The house Im doing that I had asked previously about has the EIFS. Well, the brickyard brought the wrong material out, so we worked for 2 days putting up the wrong stuff. Its been 3 weeks since they were supposed to have brought the right stuff, and now its COLD!!

How to I tent in over this EIFS? Im only wrapping the corners with material about 2.5' , but I need to attach the tent to the house to keep all the heat from escaping. What can I use that wont ruin the EIFS?

Any thoughts would be helpful.


----------



## stacker (Jan 31, 2006)

duct tape.:laughing: just kidding six.why cant you attach you tent to the eve?


----------



## Tscarborough (Feb 25, 2006)

There is a tape made for that. I call it stucco tape, but it is also called 4, 7, or 14 day tape (different formulations). You will have to warm it to apply it though.


----------



## 6stringmason (May 20, 2005)

Well its on the corners of the home. I can attach my lats to the fascia boards on the gables, but normally I can attach it to the wall with some framing and nails or screws as well to keep it nice and tight.

Im thinking I am going to move my scaffolding in about 4 inches from the wall, its manufactured stone, and wrap my scaffolding with the tent. Then take rolls of insulation and pack them in the space between the wall and scaffold.

This job is really been a pain in the ass from the word go. The grades are horrible, hauling mud around is a nightmare, and I cant get a straight answer from anyone on anything.

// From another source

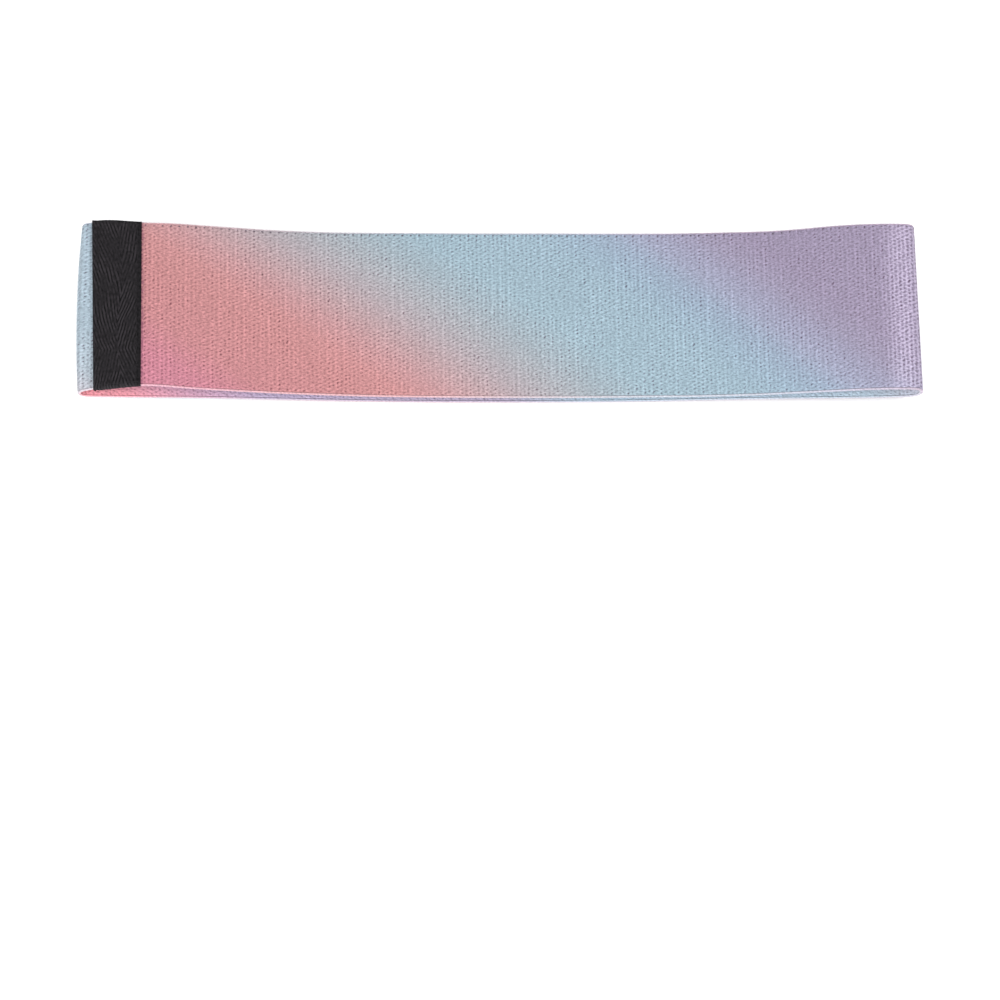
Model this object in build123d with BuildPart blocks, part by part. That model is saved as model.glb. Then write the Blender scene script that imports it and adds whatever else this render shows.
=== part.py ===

This job should have been done by now. I shouldnt have had to worry about tenting, but due to supplier error, here I am.


----------



## kc4mqm (Dec 1, 2007)

At least it's fake rock, just make your mud a little richer and you won't have to worry about the stone. You, on the other hand, the scaffolding thing works good. I never stuffed the cracks with insulation but I have done it. It makes it bareable when the temp is in the teens. How cold are you talking about?
Blue painters tape won't hurt stucco.


----------



## CJKarl (Nov 21, 2006)

"Im thinking I am going to move my scaffolding in about 4 inches from the wall, its manufactured stone, and wrap my scaffolding with the tent. Then take rolls of insulation and pack them in the space between the wall and scaffold."

X2

Sounds like a good plan. I build LOTS of tents starting in Dec. Also use 6' scaffold at least on your 1st section. It allows you much more room for moving around and storing materials.


----------